Jesus lived out that pattern.

No matter what they did to Jesus, he loved them.

No matter what they said to him, Jesus loved them.

He was denied and Jesus loved those who denied him.

He was betrayed and Jesus loved those who betrayed him.

He was tortured and he loved those who tortured him.

He was killed and he loved those who killed him.

How else can you say with a life, there is nothing any of you can ever do, there is nothing any of you can ever be that will finally separate you from the love of God that we meet in Christ Jesus.

Christmas is not primarily about miracles. The story of Christmas is about the love of God interacting with human life to create wholeness, extravagant love, and the courage to be everything that you are capable of being. It is the power of God in Christ that enables you to live and to love and to be. That’s what the Christmas story is all about. It’s told in a dramatically human fashion.

Even in the supposedly boring 17 verses of “begats” we find the key that unlocks the truth. The bible is a remarkable book. People destroy and distort the Bible whenever they treat it as if it is a literal document about history. It’s not. It is a magnificent portrait painted by Jewish artists who describe the impact of a God filled life named Jesus of Nazareth upon human history.  We are called to live fully, we are empowered to love, we are enabled to be all that you were created to be, and that’s the message of the baby born in Bethlehem, who himself came through a very checkered ancestry.
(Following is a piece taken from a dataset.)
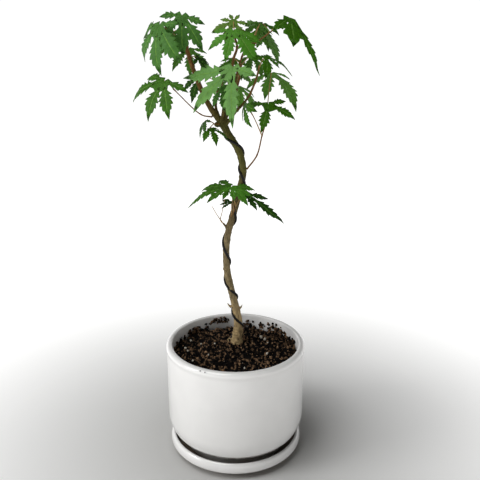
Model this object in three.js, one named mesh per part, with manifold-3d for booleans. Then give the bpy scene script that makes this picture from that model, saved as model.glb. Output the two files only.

The love of God is never distorted by the means through which it flows.  And it can never finally be distorted even by the acts of those of us who claim to be Christ’s disciples.  Bethlehem means that the love of God has entered human life. And Christmas will be real when we understand that our job is to allow God’ presence to flow through us so that the love of God might be known among all the people that God has created and that God still loves.